Hoover anticipates the SF location to double the sales of Pleasanton (to $1,400,000 in the first year, or over $2,000 per square foot) because of foot traffic. "Everything we do is big. We are the first certified fast food restaurant in America, but our internal goal is to also be the most efficient restaurant in America," Hoover said. "We can do that based on the logistics that Erica has set up not only in food safety, but with her food products and the way we source product."
Sourcing product is what CUESA executive director Marcy Coburn anticipates will be The Organic Coup's biggest challenge moving forward. "As you scale and demand grows for organic ingredients, it's going to be harder and harder to find the volume I anticipate they want to find in order to support many stores," Coburn told Eater. "I just heard Walter Robb, the CEO of Whole Foods, speak, and he said their biggest challenge is the supply side. They can't get enough organic product to support their demand."
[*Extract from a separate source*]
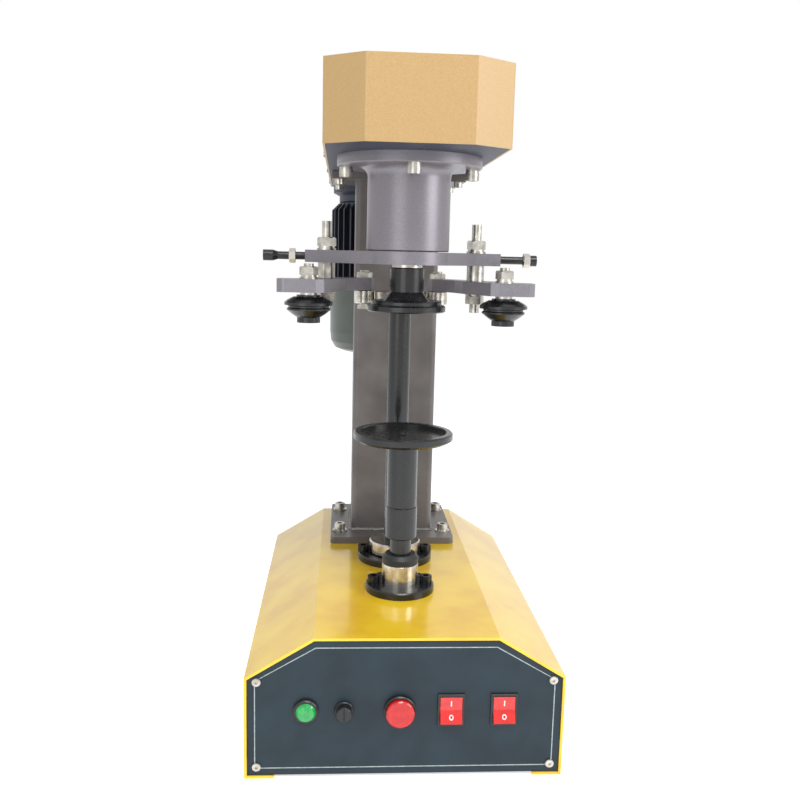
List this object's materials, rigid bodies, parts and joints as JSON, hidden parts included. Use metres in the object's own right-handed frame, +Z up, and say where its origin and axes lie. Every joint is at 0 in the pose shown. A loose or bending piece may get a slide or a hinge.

"All I'll say is we're from Costco. At Costco everything is big, so we're used to scaling."
Mary's Chicken, at least, already has a plan in place to grow with The Organic Coup. "We're always working on building our current farms and expanding. We're building a new processing plant to accommodate the growth we expect to see. It's not just [Welton's] restaurant that's expanding," Mary's Sinkay said. "The clean food segment is growing, and our meat departments are growing at 10 percent every year, so in 10 years we're doubling our business."
The 10-Year Plan
Welton and Hoover are obviously playing the long game. Despite trying to play down the brand's future plans ("The whole team is focused on tomorrow," Hoover said), Welton admits her dream location is Las Vegas, while Hoover's is Disneyland — both are ambitious.
Both Welton and Hoover offer somewhat canned versions of their 10-year plans — "I hope The Organic Coup has locations coast to coast and inspires more people to go organic," Welton said, and, "We have an overall five-year plan, and after we finish a year we'll come back and talk and go from there," from Hoover. But Hoover cryptically says it best after some prodding.
"All I'll say is we're from Costco," he said. "At Costco everything is big, so we're used to scaling."